Holder of a joint and several note may sue the obligors jointly or severally or sue any one of the signers. On such an obligation the holder may sue either the principal or the surety by virtue of former Civil Code 1910, §§ 3553 and 3559. McMillan v. Heard Nat'l Bank, 19 Ga. App. 148, 91 S.E. 235 (1917); Johnson v. Georgia Fertilizer & Oil Co., 21 Ga. App. 530, 94 S.E. 850 (1918); Cone v. American Sur. Co., 29 Ga. App. 676, 116 S.E. 648 (1923); Bank of Madison v. Bell, 30 Ga. App. 458, 118 S.E. 439 (1923); McKibben v. Fourth Nat'l Bank, 32 Ga. App. 222, 122 S.E. 891 (1924); Burson v. Shields, 160 Ga. 723, 129 S.E. 22 (1925).

The holder of a joint and several note may sue the principal and surety jointly, or at the holder's option the holder may sue either the principal or surety alone. Hicks v. Bank of Wrightsville, 57 Ga. App. 233, 194 S.E. 892 (1938).

Judgment against surety is valid without serving principal.

- As a surety may be sued separately from a principal, the fact that service was not perfected upon the principal debtor to whom the goods were furnished would not affect the validity of the judgment properly obtained against the surety. Wesley v. Lewis Bros., 33 Ga. App. 783, 127 S.E. 660 (1925).

Judgment may be revived although no service or judgment had against principal.

- When a proceeding is brought to revive a dormant judgment rendered against a surety on a joint and several note and the defendant objects to the revival of such judgment on the ground that the defendant's liability had been increased and that the defendant had been discharged from liability thereon because no judgment was rendered against the principal on the note, although no service of the suit was had on the principal, it was error for the judge to refuse to revive the judgment for that reason. Hicks v. Bank of Wrightsville, 57 Ga.
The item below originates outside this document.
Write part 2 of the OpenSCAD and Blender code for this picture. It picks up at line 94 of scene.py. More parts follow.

App. 233, 194 S.E. 892 (1938).

Execution may be issued against surety alone on joint judgment.

- Insofar as an affidavit of illegality asserts the defense that the execution did not follow the judgment, since it was issued against the surety alone, while the suit and the judgment were against another as principal and the surety only as security, and that the execution is therefore void, because the defendant was thereby deprived of the defendant's right to control the execution against the principal, the affidavit of illegality is without merit. Assuming that the better practice would have been - if this ground was sustained by the record in the proceeding - to have issued a single fi. fa. against both the principal and the surety, describing them respectively as such, the fact that a separate fi. fa. was issued against the surety without describing the surety as such would not deprive the surety of the rights accorded the surety by former Civil Code 1910, §§ 3556 through 3559 (see now O.C.G.A. §§ 10-7-45 though10-7-48), against the surety's principal, or render the execution void. Fowler v. King, 29 Ga. App. 500, 116 S.E. 54 (1923).

Pleading against endorser need not allege relationship to notes.
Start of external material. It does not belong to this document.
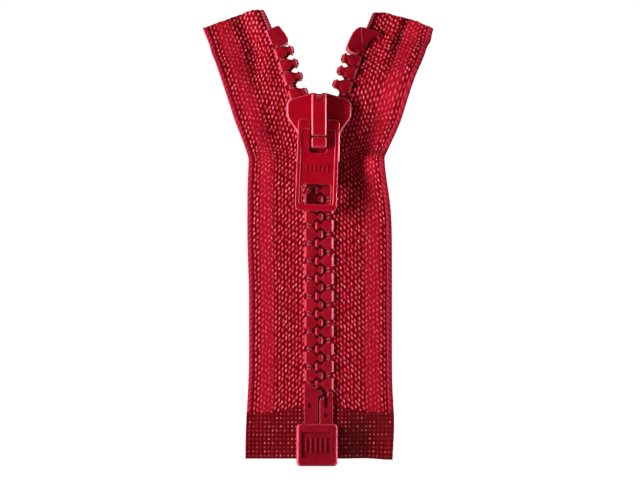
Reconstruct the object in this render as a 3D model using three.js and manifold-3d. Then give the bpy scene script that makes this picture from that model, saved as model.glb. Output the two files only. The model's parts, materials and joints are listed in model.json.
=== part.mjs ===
// Separating (open-end) moulded zipper, ten-centimetre sample.
// Millimetres. The closed chain stands along +Z and the pull side faces -Y.
// Origin: chain centreline, middle of the tape thickness, bottom face of the retainer box.
import * as THREE from "three";
import { mergeVertices } from "three/addons/utils/BufferGeometryUtils.js";
import Module from "manifold-3d";

const wasm = await Module();
wasm.setup();

// Chain
const PITCH = 4.05;
const TEETH_PER_SIDE = 20;
const FIRST_LEFT_TOOTH = 20.85;
const FIRST_RIGHT_TOOTH = 18.83;
const TOOTH_HALF_THICKNESS = 1.3;
const TOOTH_HEAD_HALF_THICKNESS = 1.12;
const TOOTH_HALF_HEIGHT = 1.4;
const CORD_OFFSET = 2.3;
const CORD_RADIUS = 0.55;
const CORD_HOLE_RADIUS = 0.7;
const STOP_HOLE_RADIUS = 0.78;
const WEB_SLOT_HALF = 0.43;
const STOP_SLOT_HALF = 0.5;

// Tape
const TAPE_START = 1.7;
const TAPE_END = 109.6;
const TAPE_REACH = 14.2;
const TAPE_HALF_THICKNESS = 0.25;
const SELVEDGE_HALF_THICKNESS = 0.34;
const SELVEDGE_WIDTH = 1.2;
const FILM_TOP = 12.2;
const FILM_THICKNESS = 0.14;
const FILM_GAP = 0.06;

// Chain path: sideways opening and backward lean, degrees against length
const OPENING_ANGLE = [[69, 0], [77, 15.5], [88, 18.2], [98, 18.8], [104, 23], [200, 23]];
const LEAN_ANGLE = [[83.6, 0], [91.4, 38], [98, 37.5], [107, 27], [200, 24]];
const PATH_STEP = 0.25;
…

- In view of former Civil Code 1910, §§ 3541, 3553, and 3559 (see now O.C.G.A. §§ 10-7-4,10-7-42, and10-7-48), relative to sureties, the plaintiff's pleading in an action against an endorser alleging that the plaintiff was the owner and holder of the notes sued on in due course, bona fide and for value, states a cause of action and is not subject to dismissal for failure to allege the defendant's relationship to the notes and to the other parties to the notes. Meldrim v. Peoples Bank, 28 Ga. App. 294, 111 S.E. 76 (1922).

Cited in Hunter v. Burson, 168 Ga. 59, 147 S.E. 53 (1929); Woodward v. La Porte, 181 Ga. 731, 184 S.E. 280 (1936).

RESEARCH REFERENCES

Am. Jur. 2d.

- 74 Am. Jur. 2d, Suretyship, § 119 et seq.

ALR.

- Right of surety or his privies to require creditor to resort to security given by principal before enforcing security given by surety, 37 A.L.R. 1262.

Right to and form of judgment against one discharged in bankruptcy in order to sustain attachment or garnishment or to perfect a right of action against one secondarily liable as surety on a bond given to dissolve the same, 81 A.L.R. 81.